Though qualification in formal education might go
well with the need of time, when practical skills
on accounting, development planning or public
administration have emerged as a requisite for
modern management, any ‘big-bang’ shots may not
work for a country-specific context in historical
and as well as political terms. Democracy cannot
be generalised and replicated uniformly as ideal
and one-size-fits all kind of political measures,
for it is not measured by whether it right or
wrong approach, but whether it is successful or not.
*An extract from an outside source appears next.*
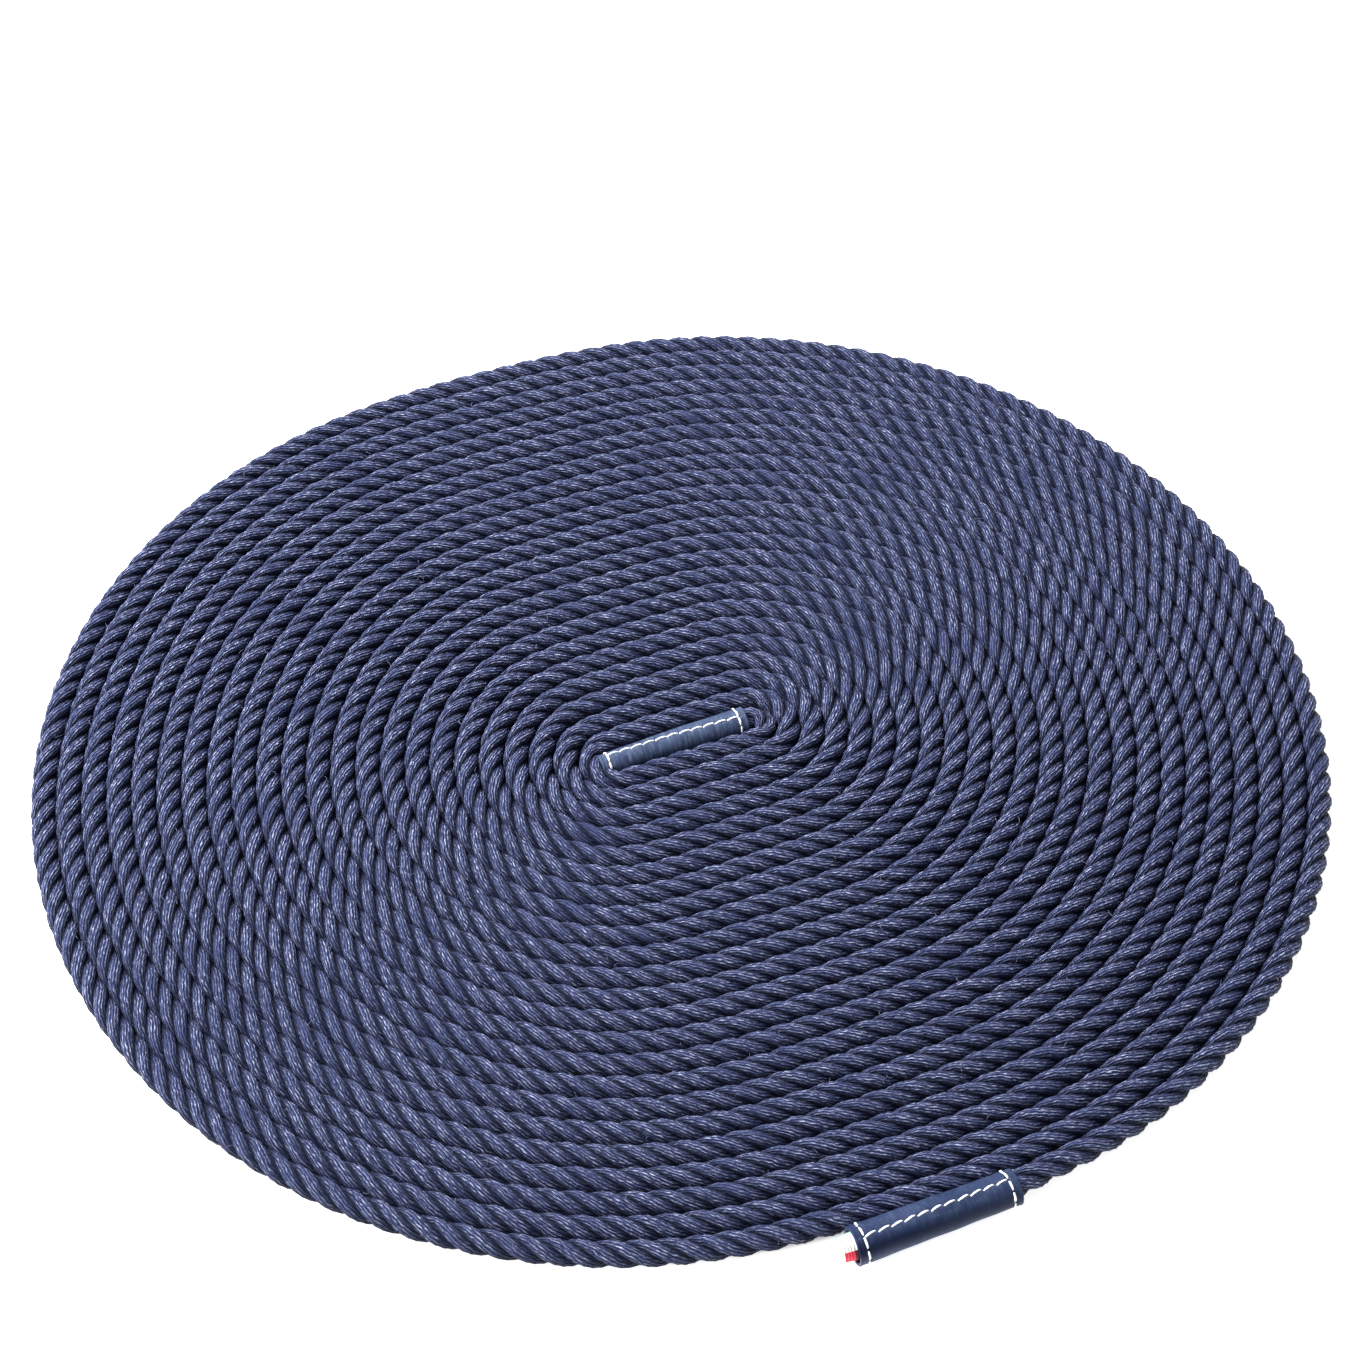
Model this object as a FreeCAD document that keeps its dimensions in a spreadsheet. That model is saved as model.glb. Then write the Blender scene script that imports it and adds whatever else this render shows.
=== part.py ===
"""Coiled dock line: a three-strand rope wound flat around its own leather-sleeved end.

Frame: millimetres, +Z up, X along the two sleeves, origin under the middle of the
whole object on the plane that it lies on.  The rope leaves the inner sleeve at its
+X end, folds back beside it, winds clockwise and ends in the outer sleeve at -Y.
"""
import FreeCAD
import Part
import math
import os
import sys

import Sketcher
from FreeCAD import Placement, Rotation, Vector

# Driving dimensions in millimetres and degrees; shares, ratios and turns have no unit.
DIMENSIONS = [
    # rope and the line of the coil
    ("rope_diameter", 10.0),
    ("turn_pitch", 10.0),
    ("first_turn_offset", 6.5),
    ("full_turns", 23.0),
    ("turn_start", 0.242),
    ("turn_end", 23.21),
    ("straight_start", 29.0),
    ("straight_end", 26.0),
    ("corner_start", 0.04),
    ("corner_growth", 0.13),
    ("swing_start", 1.57),
    ("swing_end", 0.80),
    ("shift_start", 3.0),
    ("shift_end", 1.6),
    ("drift_far", 4.0),
    ("skew", 0.0175),
    ("rim_round", 4.0),
    ("fold_reach", 5.9),
    ("gap", 0.1),
    # leather sleeves
    ("leather_thickness", 1.2),
    ("sleeve_length", 64.5),
    ("inner_bore", 10.0),
    ("outer_bore", 11.6),
    ("outer_sleeve_left", -26.5),
    ("lip_round", 0.4),
    # stitching
    ("thread_diameter", 0.7),
    ("thread_sunk", 0.55),
    ("seam_stitches", 11),
    ("ring_stitches", 9),
    ("ring_margin", 3.5),
    ("stitch_share", 0.78),
    ("stitch_slant", 8.0),
    ("inner_seam_left", 115.0),
    ("inner_seam_right", 86.0),
    ("outer_seam_left", 82.0),
    ("outer_seam_right", 93.0),
    # ribbon tab in the mouth of the outer sleeve
    ("ribbon_thickness", 0.45),
    ("ribbon_from", -35.0),
    ("ribbon_wrap", 225.0),
    ("ribbon_root", 12.0),
    ("ribbon_proud", 6.5),
    # how far each rope end stops short of its sleeve's closed or free end
    ("inner_end_recess", 6.25),
    ("outer_end_recess", 21.5),
    # the inner sleeve's middle, seen from the middle of the whole object
    ("centre_x", -4.14),
    ("centre_y", 2.01),
]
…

Our country is going through a
‘learning-by-doing’ phase, in which many things
are carried out in some kind of trial and error
experiment. Our decentralisation has not matured,
both for lack of capacity in local functionaries,
as well as limited resources with the central
government. When most of what is decentralised
are more of responsibilities than authority of
resources, we have rather overloaded local
functionaries with administrative burdens than
social benefits. Without providing equivalent
remuneration, improving election criteria by
requiring formal education will not attract the
literate lot. If we mean to attract better
qualified people to run the local governments, we
should create an environment compatible with what the literate lot would want.

Until such measures are in place, we will have
people, who are attracted for status or perks,
take the post of our parliamentary as well as
local governments. We will have people craving
for the sacred democratic posts, merely out of no
other choice to have a job. As a result, we will
come across issues that are beyond the teething problems of a new system.